Another thing I didn't want was some open-ended process. Because the word has duel citizenship in art and religion, I will write about the idea of 'practice' at a future date, but as that notion was starting to take shape in the minds process-driven artists who felt that thinking about making things alleviated them from actually finishing anything. While certain aspects of my work coincide with certain aspects of this conversation, I wasn't headed there.
And it was pretty clear that making art in the romantic, self-expressive mode was not interesting. I have never thought of myself as having anything unique to express, I have always distrusted the fetishization of brushwork and other tropes of individuality. I have, in fact, long wanted to use my work as a vehicle for getting as far away from my tastes and instincts as I can get.
This may be because I want to learn something from my work, but also because I recognize that doing it is not just something that I do for me. I may not have a large and eager audience for my work, but I expect it to have a place in the world. That place is earned not because I am anyone special, but because the work belongs in that context and in those conversations that happen in that place.
And hear we begin to see some of the aspects of what I mean by 'like prayer' coming into focus. First some of the simpler interpretations.
A big part of what I am after is creating a space for structured reflection. Way too much of my life in the art world consists of judgement and too little time is available for deliberation. Consider how a typical studio class works - students are given an assignment or a chunk of time to do work, the work is put up and more or less immediately the conversation begins. I find that people are not looking at the things in front of them at these moments, but rather at the things that were nearly done or in-process over the last few weeks, or, more typically, at absent examples of works thought to be similar to the one under consideration (the most common and meaningless critical move in the post-canonical art world is to compare a work, favorably or unfavorably, to another work not in the room). Coming off years of being a critic, I wanted to transform my work in the studio into something else - something that had time for reflection and attention, where I could be less concerned with evaluation and more concerned with analysis. At the beginning of mass, there is a penitential prayer where we ask for forgiveness not only for thoughts and actions, but also 'what we have failed to to do'. Considering not only your acts but also the missed opportunities to help others is an inspiration to value decisions not only for what was done, but what was decided against.

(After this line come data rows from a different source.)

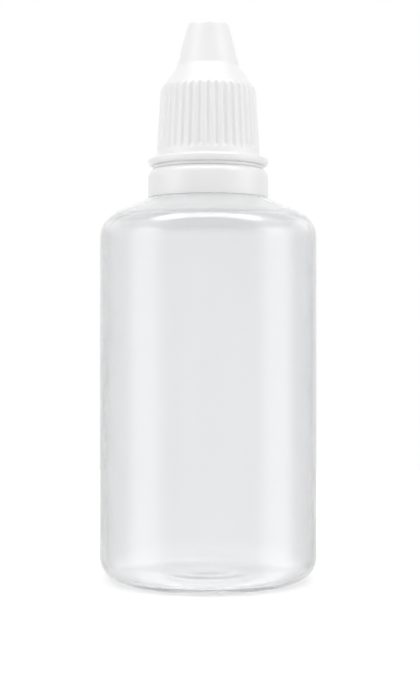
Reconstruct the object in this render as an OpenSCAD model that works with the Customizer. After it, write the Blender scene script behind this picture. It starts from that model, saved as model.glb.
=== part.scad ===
// Squeeze dropper bottle for eye drops: a cylindrical bottle with a threaded neck, a nozzle plug in the
// neck, a ribbed screw cap with a tall cone, and a tamper ring under the cap.
// Millimetres, Z up. The origin is the centre of the base, on the surface that the bottle stands on.

/* [Body] */
// Outside diameter of the body
body_d = 32; // [30:0.5:36]
// Height at which the straight side ends and the shoulder's corner starts
side_top = 50.3; // [40:0.1:60]
// Wall thickness of the body, the shoulder and the base
wall_t = 0.9; // [0.7:0.05:1.1]
// Radius of the rounded heel between base and side
heel_r = 3.5; // [2.4:0.1:4]
// Radius of the rounded corner between side and shoulder
shoulder_r = 4.3; // [3.4:0.1:5]
// Slope of the shoulder above the horizontal, in degrees
shoulder_slope = 23.5; // [18:0.5:28]

/* [Base] */
// Diameter of the hollow in the middle of the base
hollow_d = 14; // [12:0.5:18]
// Diameter of the deeper centre of that hollow
hollow_centre_d = 8.4; // [6:0.2:9]
// Depth of each of the hollow's two steps
hollow_step = 0.45; // [0.2:0.05:0.7]

/* [Neck] */
// Outside diameter of the threaded neck, at the thread's root
neck_d = 11; // [10.6:0.1:11.2]
// Diameter of the neck's bore
neck_bore_d = 8.6; // [8.2:0.1:8.8]
// Height of the neck from the shoulder to its rim
neck_h = 13.65; // [13.4:0.05:14]
// Diameter of the neck's thicker foot, inside the tamper ring
neck_foot_d = 13; // [12.6:0.1:13.2]
// Wall thickness of that foot
neck_foot_wall = 1.4; // [1.2:0.1:1.6]
// Diameter of the locking bead that holds the tamper ring
bead_d = 14.6; // [14.4:0.1:14.8]
// Height of the locking bead's widest edge above the shoulder
bead_up = 2.55; // [2.4:0.05:2.6]

/* [Thread] */
// Rise of the thread in one turn
thread_pitch = 3; // [2.8:0.1:3.2]
// Turns of thread on the neck
neck_turns = 1.6; // [1.2:0.1:1.8]
// Distance from the neck's rim down to the middle of the thread's upper end
thread_below = 1.95; // [1.4:0.05:2]
// Turns of thread in the cap
cap_turns = 1.2; // [0.8:0.1:1.4]
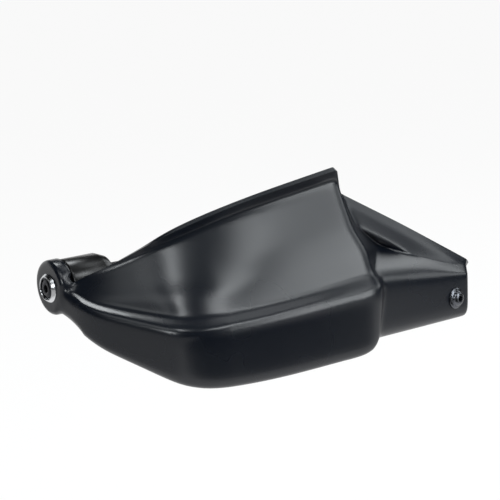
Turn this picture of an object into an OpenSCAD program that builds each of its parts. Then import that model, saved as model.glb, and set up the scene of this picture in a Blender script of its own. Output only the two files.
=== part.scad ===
// Motorcycle hand guard for the right grip: one moulded shell, held at the bar end and by an inner bracket.
// Frame: origin on the handlebar's axis at the middle of the bar-end expander, +X inboard, -Y forwards, +Z up.

/* [Bar end] */
// Diameter of the bar-end weight
weight_d = 32; // [29:0.5:35]
// Length of the weight's straight part
weight_len = 23.7; // [18:0.1:30]
// Length of the weight's chamfer
weight_chamfer = 6.5; // [4:0.5:9]
// Thickness of the shell's outer lug
lug_t = 9; // [8:0.5:11]
// How far the lug's radius stands beyond the weight's
lug_margin = 1; // [0.5:0.25:2]
// Rounding of the lug's outer edge
lug_round = 3; // [2:0.25:3.5]
// Outside diameter of the dished washer under the bar-end screw
cup_d = 18; // [17:0.5:20]
// Diameter of the expander that grips the handlebar's bore
expander_d = 16; // [14:0.5:18]
// Length of the rubber expander
expander_len = 26; // [20:1:34]

/* [Shell] */
// Wall of the moulding
wall = 3; // [2.4:0.1:3.4]
// How far the knuckle stands in front of the bar axis
knuckle_depth = 95; // [86:1:104]
// Lowest line of the knuckle, below the bar axis
knuckle_drop = 65; // [60:1:72]
// Highest point of the deflector, above the bar axis
peak_rise = 54; // [46:1:62]
// How much further forwards the lip is turned than the panel below it
lip_flare = 3.5; // [2:0.25:5]
// Distance from the lug's outer face to the arm screw, along the bar
arm_reach = 260; // [250:1:272]
// Length of the boss behind the arm, from its outer face
boss_len = 9; // [8:0.5:10]

/* [Inner bracket] */
// Thickness of the bracket's steel strip
strip_t = 4; // [3:0.5:5]
// Width of the bracket's strip
strip_w = 22; // [18:1:24]
// How far outboard of the arm screw the clamp's middle lies
clamp_outboard = 37; // [33:1:41]
// Diameter of the handlebar that the clamp holds
bar_d = 22.2; // [22:0.1:23]
// Width of the clamp along the bar
clamp_w = 18; // [15:1:22]
// Thickness of the clamp's rubber liner
liner_t = 1.4; // [1:0.1:2]

/* [Hidden] */
$fn = 64;
screw8_d = 8;
hole8_d = 8.4;
screw6_d = 6;
hole6_d = 6.4;
fit = 0.05;
seal_t = 0.8;
nut8_len = 8;
neck_len = 2;
neck_d = 22;
lug_r = weight_d / 2 + lug_margin;
tip_x = -(expander_len / 2 + neck_len + weight_chamfer + weight_len + seal_t + lug_t);
bush_r = 6;
arm_bush_r = 5;
arm_screw_z = -44;
weight_gap = 0.6;
flange6_r = 6.9;

// The dished washer under the bar-end screw sinks into the lug, and the screw's head into the washer
cup_h = 2.2;
cup_sink = 2.4;
cup_floor = 0.6;
cup_wall = 0.7;
cup_in_r = 6.9;
head8_r = 5.7;
head8_h = 3.8;

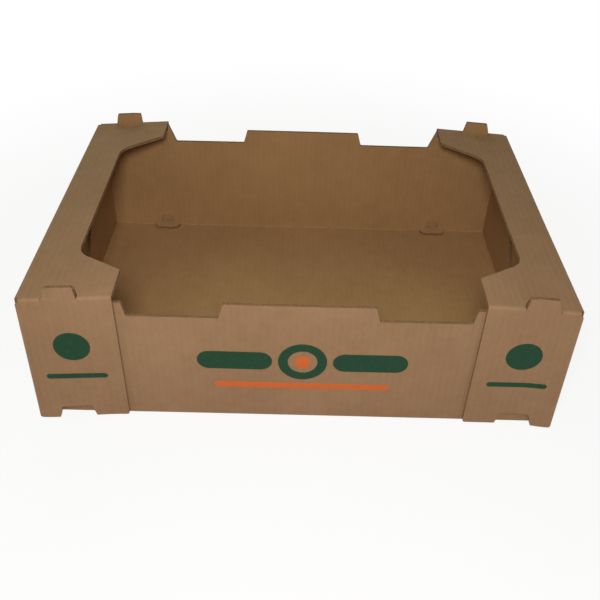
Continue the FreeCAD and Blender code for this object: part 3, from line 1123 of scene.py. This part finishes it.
class Motif(Enum):
    """The simple shapes of the print."""

    DISC = "disc"
    RING = "ring"
    BAR = "bar"


@dataclass(frozen=True)
class Mark:
    """One shape of the print, on the X and Z of the front."""

    motif: Motif
    x: float
    z: float
    half_width: float
    half_height: float = 0.0


@dataclass(frozen=True)
class Ink:
    """One colour of the print and its shapes."""

    colour: Colour
    marks: tuple[Mark, ...]

    def mask(self, tree: ShaderTree, x: Value, z: Value, ragged: Value) -> Value:
        """Return where the ink lies.

        Args:
            tree: The material's nodes.
            x: Place along X.
            z: Place along Z.
            ragged: Unevenness of the shapes' outlines.

        Returns:
            1 on the ink and 0 beside it.
        """
        nearest: Value | None = None
        for mark in self.marks:
            across, up = abs(x - mark.x), abs(z - mark.z)
            if mark.motif is Motif.BAR:
                end = min(mark.half_width, mark.half_height)
                wide = (across - (mark.half_width - end)).at_least(0.0)
                high = (up - (mark.half_height - end)).at_least(0.0)
                gap = (wide * wide + high * high).math("SQRT") - end
            else:
                gap = (across * across + up * up).math("SQRT") - mark.half_width
                if mark.motif is Motif.RING:
                    gap = abs(gap) - mark.half_height
            nearest = gap if nearest is None else nearest.at_most(gap)
        return 1.0 - (nearest + ragged).eased(-0.0002, 0.0003)


def flap_marks(x: float) -> tuple[Mark, Mark]:
    """Return the print of the corner flap whose middle is at x."""
    return Mark(Motif.DISC, x, 0.110, 0.0200), Mark(Motif.BAR, x, 0.066, 0.034, 0.0036)


GREEN = Ink(srgb(2, 56, 30), (
    Mark(Motif.BAR, -0.071, 0.090, 0.042, 0.0135), Mark(Motif.RING, 0.005, 0.090, 0.0220, 0.0055),
    Mark(Motif.BAR, 0.081, 0.090, 0.042, 0.0135), *flap_marks(-0.248), *flap_marks(0.248)))
ORANGE = Ink(srgb(196, 92, 34), (
    Mark(Motif.DISC, 0.005, 0.090, 0.0090), Mark(Motif.BAR, 0.005, 0.052, 0.100, 0.0042)))


@dataclass(frozen=True)
class KraftLiner:
    """Brown kraft liner: mottled paper over faint flutes, with faint stripes of painted shade along
    the flutes, and lighter at the folds, partly from crease wear and partly from a painted
    highlight.
    """

    name: str
    colour: Colour
    pale: Colour
    dark: Colour
    inks: tuple[Ink, ...] = ()
    roughness: float = 0.82
    ink_smoothing: float = 0.22
    gloss: float = 0.28
    flute_depth: float = 0.00006
    flute_painted_shade: float = 0.025
    pitch: float = Board.pitch
    cloud_waves: float = 9.0
    mottle_waves: float = 70.0
    fibre_waves: Colour = (900.0, 220.0, 1.0)
    fleck_waves: float = 420.0
    print_front: float = -0.1932

    def material(self) -> bpy.types.Material:
        """Return the material of this liner."""
        tree = ShaderTree.of_material(self.name)
        place = tree.node("ShaderNodeTexCoord", {}, {}).outputs["Object"]
        chart = tree.node("ShaderNodeUVMap", {"uv_map": "flat_sheet"}, {}).outputs["UV"]
        across = tree.value("ShaderNodeSeparateXYZ", {}, {0: chart}, 0)
        flutes = (across * (2 * math.pi / self.pitch)).math("SINE")
        crease_wear_and_highlight = tree.value("ShaderNodeAttribute", {"attribute_name": "crease_wear_and_highlight"}, {}, "Fac")
        clouds = tree.noise(place, self.cloud_waves, 4.0)
        mottle = tree.noise(place, self.mottle_waves, 4.0, 0.65)
        fibres = tree.noise(tree.stretched(chart, self.fibre_waves), 1.0, 2.0)
        tone = (clouds - 0.5) * 0.55 + (mottle - 0.5) * 0.45 + (fibres - 0.5) * 0.30
        # The flutes add faint stripes of painted shade to the colour, on top of their bump.
        colour = tree.mixed((tone + flutes * self.flute_painted_shade + 0.5).at_least(0.0).at_most(1.0),
                            self.dark, self.pale)
        flecks = tree.noise(place, self.fleck_waves, 1.0).eased(0.70, 0.78)
        colour = tree.mixed(flecks * 0.35, colour, self.dark)
        # Lighten the liner along the folds: partly crease wear, partly a painted highlight on the
        # rounded bend.
        colour = tree.mixed(crease_wear_and_highlight * (0.25 + mottle * 0.5), colour, self.pale)
        rough: Value | float = self.roughness
        if self.inks:
            x, y, z = (tree.value("ShaderNodeSeparateXYZ", {}, {0: place}, i) for i in range(3))
            front = 1.0 - y.eased(self.print_front - 0.0006, self.print_front)
            ragged = (tree.noise(place, 600.0, 2.0) - 0.5) * 0.0007
            patchy = 1.0 - tree.noise(place, 260.0, 3.0, 0.7).eased(0.52, 0.80) * 0.15
            covered: Value | None = None
            for ink in self.inks:
                cover = ink.mask(tree, x, z, ragged) * front * patchy
                colour = tree.mixed(cover, colour, ink.colour)
                covered = cover if covered is None else covered.at_least(cover)
            rough = self.roughness - covered * self.ink_smoothing
        grain = mottle * 0.00004 + fibres * 0.00005 + flutes * self.flute_depth
        return tree.paper(colour, rough, self.gloss, grain)


@dataclass(frozen=True)
class CutEdge:
    """The raw cut edge of the board, where the fluted medium shows."""

    name: str = "fluted_edge"
    colour: Colour = srgb(140, 108, 78)
    dark: Colour = srgb(112, 84, 58)
    roughness: float = 0.92
    gloss: float = 0.2
    fray_depth: float = 0.0003

    def material(self) -> bpy.types.Material:
        """Return the material of the cut edges."""
        tree = ShaderTree.of_material(self.name)
        place = tree.node("ShaderNodeTexCoord", {}, {}).outputs["Object"]
        fray = tree.noise(place, 380.0, 4.0, 0.7)
        colour = tree.mixed(fray.eased(0.30, 0.70), self.dark, self.colour)
        return tree.paper(colour, self.roughness, self.gloss, fray * self.fray_depth)


OUTER_LINER = KraftLiner("kraft_outer", srgb(142, 109, 79), srgb(160, 126, 94),
                         srgb(124, 92, 63), (GREEN, ORANGE))
INNER_LINER = KraftLiner("kraft_inner", srgb(158, 121, 79), srgb(174, 136, 92),
                         srgb(138, 103, 64))


@dataclass(frozen=True)
class Lamp:
    """A square soft light that looks at the tray, with its size in metres and power in watts."""

    name: str
    place: tuple[float, float, float]
    size: float
    power: float
    colour: Colour


@dataclass
class Studio:
    """Floor, light and camera."""

    camera_place: tuple[float, float, float] = (-0.00601, -0.79549, 0.68875)
    camera_turn: tuple[float, float, float] = (0.92579, -0.02398, 0.01036)
    lens: float = 45.10
    shift_y: float = -0.0733
    floor_half: float = 6.0
    floor_level: float = -0.0004
    floor_colour: Colour = (0.86, 0.86, 0.86)
    floor_white: float = 0.86
    fade_near: float = 0.42
    fade_far: float = 0.95
    sky_strength: float = 0.24
    lamp_aim: tuple[float, float, float] = (0.0, 0.0, 0.08)
    lamps: tuple[Lamp, ...] = (
        Lamp("front_light", (-0.04, -0.82, 0.83), 0.20, 8.2, (1.0, 0.97, 0.94)),
        Lamp("back_light", (-0.5, 1.6, 1.3), 1.4, 11.0, (0.76, 1.0, 0.60)))

    def add_floor(self) -> None:
        """Add a plain pale floor that keeps the tray's shadow."""
        mesh = bpy.data.meshes.new("studio_floor")
        s = self.floor_half
        z = self.floor_level
        mesh.from_pydata([(-s, -s, z), (s, -s, z), (s, s, z), (-s, s, z)], [], [(0, 1, 2, 3)])
        floor = put("studio_floor", mesh)
        tree = ShaderTree.of_material("pale_floor")
        place = tree.node("ShaderNodeTexCoord", {}, {}).outputs["Object"]
        away = tree.value("ShaderNodeVectorMath", {"operation": "LENGTH"}, {0: place}, "Value")
        path = tree.node("ShaderNodeLightPath", {}, {})
        seen = Value(tree, path.outputs["Is Camera Ray"]).at_least(
            Value(tree, path.outputs["Is Glossy Ray"]))
        paper = tree.node("ShaderNodeBsdfDiffuse", {}, {"Color": self.floor_colour})
        glow = tree.node("ShaderNodeEmission", {}, {"Color": (1.0, 1.0, 1.0), "Strength": 1.0})
        fade = away.eased(self.fade_near, self.fade_far)
        share = seen * (self.floor_white + fade * (1.0 - self.floor_white))
        surface = tree.node("ShaderNodeMixShader", {}, {
            0: share, 1: paper.outputs[0], 2: glow.outputs[0]})
        mesh.materials.append(tree.finish(surface))

    def add_lamp(self, lamp: Lamp) -> None:
        """Add one lamp and aim it."""
        light = bpy.data.lights.new(lamp.name, "AREA")
        light.energy, light.size, light.color = lamp.power, lamp.size, lamp.colour
        holder = put(lamp.name, light)
        holder.location = lamp.place
        aim = Vector(self.lamp_aim) - Vector(lamp.place)
        holder.rotation_euler = aim.to_track_quat("-Z", "Y").to_euler()

    def add_world(self) -> None:
        """Light the scene evenly from all round, with white behind the tray."""
        world = bpy.data.worlds.new("studio")
        bpy.context.scene.world = world
        tree = ShaderTree(world, "ShaderNodeOutputWorld")
        path = tree.node("ShaderNodeLightPath", {}, {})
        sky, white = (
            tree.node("ShaderNodeBackground", {}, {"Color": (1.0, 1.0, 1.0), "Strength": strength})
            for strength in (self.sky_strength, 1.0))
        tree.finish(tree.node("ShaderNodeMixShader", {}, {
            0: path.outputs["Is Camera Ray"], 1: sky.outputs[0], 2: white.outputs[0]}))

    def add_camera(self) -> None:
        """Set the camera where the photograph was taken from."""
        camera = bpy.data.cameras.new("camera")
        camera.sensor_width, camera.lens, camera.shift_y = 36.0, self.lens, self.shift_y
        camera.clip_start, camera.clip_end = 0.02, 50.0
        holder = put("camera", camera)
        holder.location = self.camera_place
        holder.rotation_euler = Euler(self.camera_turn)
        bpy.context.scene.camera = holder

    def build(self) -> None:
        """Set up the whole studio."""
        self.add_floor()
        self.add_world()
        for lamp in self.lamps:
            self.add_lamp(lamp)
        self.add_camera()
        bpy.context.scene.view_settings.view_transform = "Standard"
        LOG.info("studio is set up")


def main() -> None:
    """Build the tray and the studio."""
    logging.basicConfig(level=logging.INFO, format="%(name)s: %(message)s")
    sheet = TrayBox().build()
    for finish in (OUTER_LINER, INNER_LINER, CutEdge()):
        sheet.data.materials.append(finish.material())
    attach(sheet, "root")
    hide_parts("folded_tray")
    Studio().build()
    bpy.context.view_layer.update()


if __name__ == "__main__":
    main()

The recitation of specific prayers formulated by others brings me to another point. I certainly don't agree with every position taken by the Church leadership, or with every word used in its rituals. But participating in these rituals week after week throughout your life puts you in a specific relationship to a text. One begins to consider the role of inflection and cadence in speaking, and the importance of metaphor in reading. I wanted my work to exist in relation to something in that same way - so I had to seek out texts that could withstand prolonged reflection and reward rigorous analysis. It has been suggested that some people read many books and find one meaning in all of them, while others read one book and find many meanings in it. If I wanted to get away from my own mind, what better way to get to another mind than through anothers' words?
Finally, prayer provided a way to structure one of the longest running problems I had with my work; what was it supposed to do in the world? I don't come from a family with a lot of history in the arts. I feel like the third generation in the
John Adam's formulation of democracy, and for a long time that meant being anxious about what art - a career so mysterious to my father that he once likened it to an addiction - did for the world. The problem of a life lived among books and ideas and its apparent (
but falsely diametric) opposition to a life of active service is an important question in religions life. The tension between contemplative life and the active life is one that appears not to exist outside of the religious world. In fact, the religious world - which strives to be
in but not
of the world - is a site of alternative thinking to the consumerist art world, and prayer is a means of exploring and coming to terms with that alternative world. At the very least, it served to remind me that there was more to life than what was going on in seminar rooms high above a frozen city.
I haven't talked about gratitide or grace, about the way that the universe can make you feel like you need to connect with something larger, about the need to be part of a tradition, or any of a dozen other impulses. Could I have figured out how to do these things and others that I have done to my work without using prayer as a model? Perhaps. In the next installment of this series, I'll talk about how this metaphor led me astray for a while and how I think I found my way.